## Problem to work on:
Locate the line bearing "V(tip, y, z)))))" in the material below, then reproduce it and each following line up to and including the line bearing "imported = [obj".

## Recorded data:
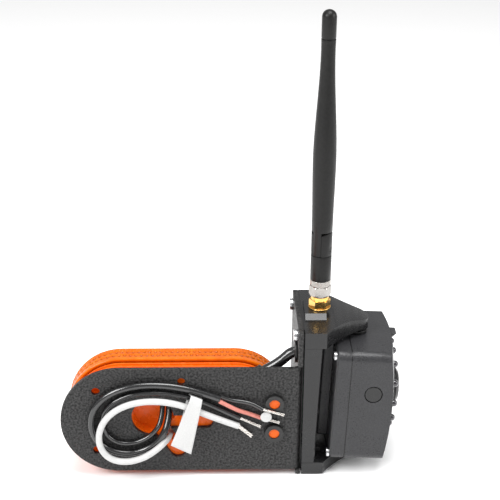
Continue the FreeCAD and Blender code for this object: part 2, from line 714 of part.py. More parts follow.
def rounded_bar(x0, x1, inset):
    """A bar along X with a rounded rectangular section, smaller all round by the inset."""
    half_y = body_width / 2 - inset
    half_z = body_height / 2 - inset
    radius = max(corner - inset, 0.8)
    bar = block((x0, x1), (-half_y, half_y), (-half_z, half_z))
    long_edges = [e for e in bar.Edges if e.BoundBox.XLength > 0.9 * (x1 - x0)]
    return bar.makeFillet(radius, long_edges)


def crowned(shape, front):
    """Cuts the front to a surface that bulges both across and up."""
    half = 60
    sag = crown_up - math.sqrt(crown_up**2 - half**2)
    centre = V(front - crown_across, 0, 0)
    top = centre + V(crown_across - sag, 0, half)
    low = centre + V(crown_across - sag, 0, -half)
    edges = [
        Part.Arc(low, V(front, 0, 0), top).toShape(),
        Part.LineSegment(top, centre + V(0, 0, half)).toShape(),
        Part.LineSegment(centre + V(0, 0, half), centre - V(0, 0, half)).toShape(),
        Part.LineSegment(centre - V(0, 0, half), low).toShape(),
    ]
    solid = Part.Face(Part.Wire(edges)).revolve(centre, UP, 360)
    return shape.common(solid)


def placed(shape):
    """Moves a camera piece from its own axes to its place on the tilted pan axis."""
    moved = shape.copy()
    moved.rotate(V(0, 0, 0), AWAY, tilt)
    moved.translate(pivot)
    return moved


def cover_screw_places():
    y = body_width / 2 - 3.0
    z = body_height / 2 - 2.4
    return [(-y, -z), (-y, z), (y, -z), (y, z)]


def led_places():
    turns = [2 * math.pi * n / led_count for n in range(led_count)]
    return [(led_circle / 2 * math.cos(t), led_circle / 2 * math.sin(t)) for t in turns]


def front_at(y, z):
    """X of the crowned front at one place."""
    return front - y * y / (2 * crown_across) - z * z / (2 * crown_up)


def front_shell():
    shell = crowned(rounded_bar(shell_from, front, 0), front)
    hollow = crowned(rounded_bar(parting - 1, front - shell_wall, shell_wall), front - shell_wall)
    shell = shell.cut(hollow)
    for y, z in cover_screw_places():
        boss = rod_along(V(shell_from, y * 0.96, z * 0.97), AHEAD, 4.6, 9)
        shell = shell.fuse(boss.common(rounded_bar(shell_from, front, 0)))
        shell = shell.cut(rod_along(V(parting - 1, y, z), AHEAD, 2.0, 8))
    shell = shell.cut(rod_along(V(parting, 0, 0), AHEAD, lens_bore, 40))
    for y, z in led_places():
        shell = shell.cut(rod_along(V(parting + 5, y, z), AHEAD, led + 2 * easy, 40))
    shell = shell.cut(rod_along(V(parting + 5, sensor_y, sensor_z), AHEAD, 2.6 + easy, 40))
    for side in (-1, 1):
        floor = side * (body_width / 2 - 1.2)
        well = rod_along(V(side_plug_x, floor, side_plug_z), V(0, side, 0), 7.9, 3)
        shell = shell.cut(well)
        shell = shell.cut(rod_along(V(0, 0, side * 20), V(0, 0, side), pivot_pin + 2 * slip, 8))
    keep("front_shell", placed(shell))


def rear_cover():
    cover = rounded_bar(back, parting, 0)
    rim = [e for e in cover.Edges if abs(e.BoundBox.XMax - back) < 1e-6]
    cover = cover.makeChamfer(0.8, rim)
    half_y = back_box_width / 2
    half_z = body_height / 2 - 2.5
    box = block((back - back_box_depth, back + 1), (-half_y, half_y), (-half_z, half_z))
    box_rim = [e for e in box.Edges if e.BoundBox.XMin < back]
    cover = cover.fuse(box.makeFillet(1.2, box_rim))
    room_y = half_y - back_box_wall
    room_z = half_z - back_box_wall
    room_x = back - back_box_depth + back_box_wall
    cover = cover.cut(block((room_x, back + 3), (-room_y, room_y), (-room_z, room_z)))
    cover = cover.cut(rounded_bar(back + shell_wall, parting + 1, shell_wall))
    for y, z in cover_screw_places():
        boss = rod_along(V(back + 1, y * 0.96, z * 0.97), AHEAD, 4.6, cover_depth - 1)
        cover = cover.fuse(boss)
        cover = cover.cut(rod_along(V(back - 2, y, z), AHEAD, 2.4, 20))
    keep("rear_cover", placed(cover))
    screws = []
    for y, z in cover_screw_places():
        head = rod_along(V(back - 1.1, y, z), AHEAD, 3.8, 1.1)
        cross = [
            block((back - 2, back - 0.5), (y - a, y + a), (z - b, z + b))
            for a, b in ((1.2, 0.25), (0.25, 1.2))
        ]
        shank = rod_along(V(back, y, z), AHEAD, 1.9, cover_depth + 4)
        screws.append(placed(head.cut(cross).fuse(shank)))
    keep("cover_screws", group(screws))
    seal = rounded_bar(parting, shell_from, 0.4)
    seal = seal.cut(rounded_bar(parting - 1, shell_from + 1, shell_wall - 0.3))
    for y, z in cover_screw_places():
        seal = seal.cut(rod_along(V(parting - 1, y, z), AHEAD, 1.9 + 2 * slip, 3))
    keep("cover_seal", placed(seal))


def camera_small_parts():
    plugs = []
    pins = []
    washers = []
    gap_above = 1.5
    gap_below = 0.9
    for side in (-1, 1):
        floor = side * (body_width / 2 - 1.1)
        disc = rod_along(V(side_plug_x, floor, side_plug_z), V(0, side, 0), 7.2, 1.1)
        plugs.append(placed(disc))
        pins.append(placed(rod_along(V(0, 0, side * 21.0), V(0, 0, side), pivot_pin, 8.6)))
        thick = gap_above if side > 0 else gap_below
        washer = rod_along(V(0, 0, side * (body_height / 2 + 0.02)), V(0, 0, side), 9.0, thick - 0.1)
        washers.append(placed(washer.cut(rod_along(V(0, 0, -60), UP, pivot_pin + 2 * slip, 120))))
    keep("side_plugs", group(plugs))
    keep("pivot_pins", group(pins))
    keep("pivot_washers", group(washers))
    x = front_at(sensor_y, sensor_z)
    dome = rod_along(V(x - 3, sensor_y, sensor_z), AHEAD, 2.6, 3.2)
    dome = dome.fuse(Part.makeSphere(1.3, V(x + 0.2, sensor_y, sensor_z)))
    keep("light_sensor", placed(dome))
    top = body_height / 2 - 0.6
    x = front_at(2.5, top) - 0.4
    outline = [V(x, -0.8, top), V(x + 2.9, -0.8, top), V(x, -0.8, top - 3.0)]
    visor = face_from(outline).extrude(V(0, 6.2, 0)).cut(crowned(rounded_bar(parting, front, 0), front))
    keep("visor", placed(visor))


def camera_optics():
    """Lens stack, its board, and the ring of infrared LEDs."""
    board_x = 2.6
    optics_x = 6.5
    barrel = rod_along(V(optics_x, 0, 0), AHEAD, 14.0, front + 1.2 - optics_x)
    barrel = barrel.fuse(rod_along(V(front - 3.4, 0, 0), AHEAD, lens_bore - 2 * easy, 4.4))
    barrel = barrel.cut(rod_along(V(0, 0, 0), AHEAD, 10.0, 40))
    keep("lens_barrel", placed(barrel))
    ring = Part.makeCone((lens_bore - 0.4) / 2, 6.6, 1.6, V(front + 1.2, 0, 0), AHEAD)
    ring = ring.cut(Part.makeCylinder(5.6, 40, V(0, 0, 0), AHEAD))
    keep("lens_ring", placed(ring))
    ball = Part.makeSphere(9.0, V(front - 5.4, 0, 0))
    glass = rod_along(V(front + 1.2, 0, 0), AHEAD, 11.0, 8).common(ball)
    keep("lens_glass", placed(glass))
    rear_glass = rod_along(V(9.2, 0, 0), AHEAD, 9.8, 3.0)
    keep("rear_element", placed(rear_glass))
    slab = block((board_x, board_x + board), (-15, 15), (-17, 17))
    keep("main_board", placed(slab))
    chip = block((board_x + board, board_x + board + 1.6), (-5, 5), (-4.2, 4.2))
    keep("image_sensor", placed(chip))
    places = [(-5.9, -5.9), (-5.9, 5.9), (5.9, -5.9), (5.9, 5.9)]
    legs = [rod_along(V(board_x + board, y, z), AHEAD, 2.0, optics_x - board_x - board) for y, z in places]
    flange_plate = block((optics_x - 1.0, optics_x), (-7.4, 7.4), (-7.4, 7.4))
    flange_plate = flange_plate.cut(rod_along(V(0, 0, 0), AHEAD, 9.0, 40))
    keep("lens_holder", placed(flange_plate.fuse(legs).removeSplitter()))
    ring_x = front - 8.6
    led_board = rod_along(V(ring_x, 0, 0), AHEAD, 37.0, board)
    led_board = led_board.common(rounded_bar(ring_x - 1, ring_x + 3, shell_wall + 0.4))
    led_board = led_board.cut(rod_along(V(0, 0, 0), AHEAD, lens_bore + 1.5, 40))
    keep("led_board", placed(led_board))
    lamps = []
    for y, z in led_places():
        tip = front_at(y, z) + 0.4
        stem = rod_along(V(ring_x + board, y, z), AHEAD, led, tip - ring_x - board)
        lamps.append(placed(stem.fuse(Part.makeSphere(led / 2, V(tip, y, z)))))
    keep("infrared_leds", group(lamps))


os.makedirs("parts", exist_ok=True)
l_bracket()
lamp_housing()
lamp_lens()
lamp_gasket()
lamp_board()
lamp_grommets()
wire_bushes()
camera_lead()
wires()
label_and_tag()
gasket_between()
holder_back()
top_arm()
bottom_arm()
flange_screws()
transmitter()
jack()
coupling_nut()
antenna()
front_shell()
rear_cover()
camera_small_parts()
camera_optics()
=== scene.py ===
import math

import bpy
import numpy as np
from mathutils import Matrix, Vector


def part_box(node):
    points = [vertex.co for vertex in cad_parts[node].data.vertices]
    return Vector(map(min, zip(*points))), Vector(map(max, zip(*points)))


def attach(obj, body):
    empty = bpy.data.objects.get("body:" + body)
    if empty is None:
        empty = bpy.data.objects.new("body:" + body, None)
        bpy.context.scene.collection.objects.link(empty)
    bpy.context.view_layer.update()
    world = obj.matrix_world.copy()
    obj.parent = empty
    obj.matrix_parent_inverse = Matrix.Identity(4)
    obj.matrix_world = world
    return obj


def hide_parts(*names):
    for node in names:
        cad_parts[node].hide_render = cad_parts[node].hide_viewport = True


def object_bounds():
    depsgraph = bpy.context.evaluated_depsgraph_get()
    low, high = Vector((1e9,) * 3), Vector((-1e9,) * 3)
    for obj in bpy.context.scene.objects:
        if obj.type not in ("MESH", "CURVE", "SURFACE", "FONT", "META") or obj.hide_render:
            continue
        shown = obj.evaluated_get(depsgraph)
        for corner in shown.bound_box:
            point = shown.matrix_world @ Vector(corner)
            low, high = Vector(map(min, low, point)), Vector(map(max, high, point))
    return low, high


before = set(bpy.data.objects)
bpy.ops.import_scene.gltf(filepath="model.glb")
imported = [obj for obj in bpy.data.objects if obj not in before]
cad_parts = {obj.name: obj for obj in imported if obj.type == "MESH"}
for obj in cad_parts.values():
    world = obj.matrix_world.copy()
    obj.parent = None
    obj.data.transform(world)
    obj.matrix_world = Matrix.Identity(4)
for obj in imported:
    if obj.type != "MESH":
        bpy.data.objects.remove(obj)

cad_low, cad_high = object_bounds()


# ---- Camera, studio and floor -------------------------------------------------------------
# A long lens looks down at the wall side of the bracket, a little from its round end.
# The floor is a plain pale sheet under the object, and three large soft lights face the object.

bracket_low, bracket_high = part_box("l_bracket")
flange_foot = Vector((bracket_high.x, bracket_low.y, bracket_low.z))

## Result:
        lamps.append(placed(stem.fuse(Part.makeSphere(led / 2, V(tip, y, z)))))
    keep("infrared_leds", group(lamps))


os.makedirs("parts", exist_ok=True)
l_bracket()
lamp_housing()
lamp_lens()
lamp_gasket()
lamp_board()
lamp_grommets()
wire_bushes()
camera_lead()
wires()
label_and_tag()
gasket_between()
holder_back()
top_arm()
bottom_arm()
flange_screws()
transmitter()
jack()
coupling_nut()
antenna()
front_shell()
rear_cover()
camera_small_parts()
camera_optics()
=== scene.py ===
import math

import bpy
import numpy as np
from mathutils import Matrix, Vector


def part_box(node):
    points = [vertex.co for vertex in cad_parts[node].data.vertices]
    return Vector(map(min, zip(*points))), Vector(map(max, zip(*points)))


def attach(obj, body):
    empty = bpy.data.objects.get("body:" + body)
    if empty is None:
        empty = bpy.data.objects.new("body:" + body, None)
        bpy.context.scene.collection.objects.link(empty)
    bpy.context.view_layer.update()
    world = obj.matrix_world.copy()
    obj.parent = empty
    obj.matrix_parent_inverse = Matrix.Identity(4)
    obj.matrix_world = world
    return obj


def hide_parts(*names):
    for node in names:
        cad_parts[node].hide_render = cad_parts[node].hide_viewport = True


def object_bounds():
    depsgraph = bpy.context.evaluated_depsgraph_get()
    low, high = Vector((1e9,) * 3), Vector((-1e9,) * 3)
    for obj in bpy.context.scene.objects:
        if obj.type not in ("MESH", "CURVE", "SURFACE", "FONT", "META") or obj.hide_render:
            continue
        shown = obj.evaluated_get(depsgraph)
        for corner in shown.bound_box:
            point = shown.matrix_world @ Vector(corner)
            low, high = Vector(map(min, low, point)), Vector(map(max, high, point))
    return low, high


before = set(bpy.data.objects)
bpy.ops.import_scene.gltf(filepath="model.glb")
imported = [obj for obj in bpy.data.objects if obj not in before]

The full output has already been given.